Given task: Return the line containing "bezel_ring();", the line containing "imported = [obj", and every line between them, exactly as they stand. Output nothing else.

════

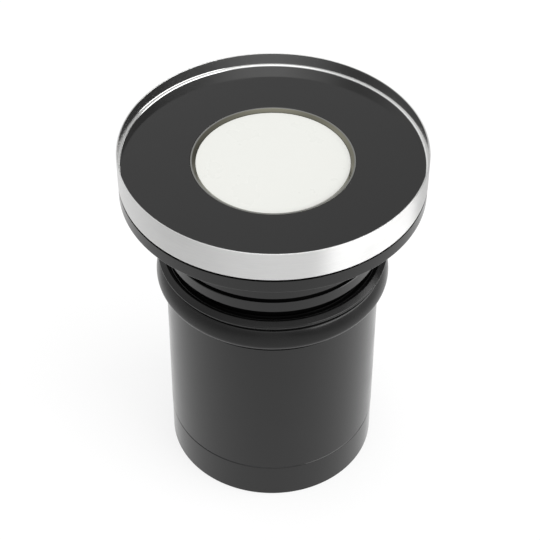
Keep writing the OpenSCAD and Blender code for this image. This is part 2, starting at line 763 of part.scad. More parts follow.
// Cap that closes the sleeve, with a spigot, a cable hole and drain holes
module end_cap() {
    outer_r = sleeve_r - cap_inset;
    spigot_top = seam_z + cap_spigot_h;
    color("#3a3a3a") difference() {
        rotate_extrude() polygon([
            [0, 0], [outer_r - cap_chamfer, 0], [outer_r, cap_chamfer],
            [outer_r, seam_z - seam_chamfer], [outer_r - seam_chamfer, seam_z],
            [cap_spigot_r, seam_z], [cap_spigot_r, seal_z - seal_half],
            [seal_groove_r, seal_z - seal_half], [seal_groove_r, seal_z + seal_half],
            [cap_spigot_r, seal_z + seal_half], [cap_spigot_r, spigot_top - 0.5],
            [cap_spigot_r - 0.5, spigot_top], [cap_bore_r, spigot_top],
            [cap_bore_r, cap_floor_t], [0, cap_floor_t]]);
        translate([0, 0, -cut]) cylinder(d = grommet_hole_d, h = cap_floor_t + cut * 2);
        translate([0, 0, -cut]) cylinder(r = grommet_r + slip * 4, h = grommet_recess + cut);
        around(drain_count, 45) translate([drain_circle_r, 0, -cut])
            cylinder(d = drain_d, h = cap_floor_t + cut * 2, $fn = 32);
    }
}

// Seal ring in the groove of the cap's spigot
seal_z = seam_z + cap_spigot_h / 2;
seal_groove_r = sleeve_bore_r - sliding - cap_seal_t - slip;
seal_half = cap_seal_t / 2 + slip;

module cap_seal() {
    section_r = cap_seal_t / 2;
    color("#101010") round_ring(sleeve_bore_r - sliding - section_r, section_r, seal_z);
}

// Rubber grommet clipped into the cap's hole, clear of the ground
grommet_r = grommet_hole_d / 2 + grommet_flange_w;

module cable_grommet() {
    waist_r = grommet_hole_d / 2 - slip;
    foot_gap = 0.15;
    color("#101010") rotate_extrude() polygon([
        [grommet_bore_d / 2, foot_gap], [grommet_r, foot_gap], [grommet_r, grommet_recess],
        [waist_r, grommet_recess], [waist_r, cap_floor_t], [grommet_r, cap_floor_t],
        [grommet_r - grommet_flange_t / 2, cap_floor_t + grommet_flange_t],
        [grommet_bore_d / 2, cap_floor_t + grommet_flange_t]]);
}

bezel_ring();
cover_plate();
window_trim();
window_lens();
lens_seal();
cover_gasket();
flange_body();
reflector();
lamp_board();
light_chips();
thermal_pad();
heat_plate();
board_screws();
lead_wires();
barrel_seal();
rear_barrel();
grip_rings();
driver_board();
driver_chips();
smoothing_capacitor();
choke_coil();
terminal_block();
gland_washer();
gland_body();
gland_bush();
gland_nut();
sleeve_tube();
grip_collar();
end_cap();
cap_seal();
cable_grommet();
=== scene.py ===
import math
import bmesh
import bpy
from mathutils import Matrix, Vector


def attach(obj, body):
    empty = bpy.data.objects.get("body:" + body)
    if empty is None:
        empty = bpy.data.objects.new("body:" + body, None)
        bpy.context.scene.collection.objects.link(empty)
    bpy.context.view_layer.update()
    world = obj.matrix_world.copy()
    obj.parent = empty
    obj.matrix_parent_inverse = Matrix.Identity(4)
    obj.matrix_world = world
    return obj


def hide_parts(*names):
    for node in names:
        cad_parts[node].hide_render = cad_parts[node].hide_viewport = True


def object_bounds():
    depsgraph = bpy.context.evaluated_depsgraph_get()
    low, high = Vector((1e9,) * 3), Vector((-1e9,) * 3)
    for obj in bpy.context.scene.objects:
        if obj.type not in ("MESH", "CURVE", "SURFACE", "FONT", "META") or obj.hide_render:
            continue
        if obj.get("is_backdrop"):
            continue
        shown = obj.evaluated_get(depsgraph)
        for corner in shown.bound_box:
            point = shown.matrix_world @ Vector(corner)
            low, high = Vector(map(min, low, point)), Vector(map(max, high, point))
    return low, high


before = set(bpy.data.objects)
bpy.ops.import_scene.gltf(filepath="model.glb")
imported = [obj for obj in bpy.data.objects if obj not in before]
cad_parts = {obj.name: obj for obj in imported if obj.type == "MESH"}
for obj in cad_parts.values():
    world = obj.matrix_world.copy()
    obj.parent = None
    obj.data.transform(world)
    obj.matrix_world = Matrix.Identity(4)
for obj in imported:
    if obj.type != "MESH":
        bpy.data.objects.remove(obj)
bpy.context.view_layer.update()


# End cap. A moulded black cup that closes the sleeve's lower end and carries the part
# when it stands. Its spigot is pushed into the tube, and water leaves by four holes.
MM = 0.001  # one millimetre in metres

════

Task output:
bezel_ring();
cover_plate();
window_trim();
window_lens();
lens_seal();
cover_gasket();
flange_body();
reflector();
lamp_board();
light_chips();
thermal_pad();
heat_plate();
board_screws();
lead_wires();
barrel_seal();
rear_barrel();
grip_rings();
driver_board();
driver_chips();
smoothing_capacitor();
choke_coil();
terminal_block();
gland_washer();
gland_body();
gland_bush();
gland_nut();
sleeve_tube();
grip_collar();
end_cap();
cap_seal();
cable_grommet();
=== scene.py ===
import math
import bmesh
import bpy
from mathutils import Matrix, Vector


def attach(obj, body):
    empty = bpy.data.objects.get("body:" + body)
    if empty is None:
        empty = bpy.data.objects.new("body:" + body, None)
        bpy.context.scene.collection.objects.link(empty)
    bpy.context.view_layer.update()
    world = obj.matrix_world.copy()
    obj.parent = empty
    obj.matrix_parent_inverse = Matrix.Identity(4)
    obj.matrix_world = world
    return obj


def hide_parts(*names):
    for node in names:
        cad_parts[node].hide_render = cad_parts[node].hide_viewport = True


def object_bounds():
    depsgraph = bpy.context.evaluated_depsgraph_get()
    low, high = Vector((1e9,) * 3), Vector((-1e9,) * 3)
    for obj in bpy.context.scene.objects:
        if obj.type not in ("MESH", "CURVE", "SURFACE", "FONT", "META") or obj.hide_render:
            continue
        if obj.get("is_backdrop"):
            continue
        shown = obj.evaluated_get(depsgraph)
        for corner in shown.bound_box:
            point = shown.matrix_world @ Vector(corner)
            low, high = Vector(map(min, low, point)), Vector(map(max, high, point))
    return low, high


before = set(bpy.data.objects)
bpy.ops.import_scene.gltf(filepath="model.glb")
imported = [obj for obj in bpy.data.objects if obj not in before]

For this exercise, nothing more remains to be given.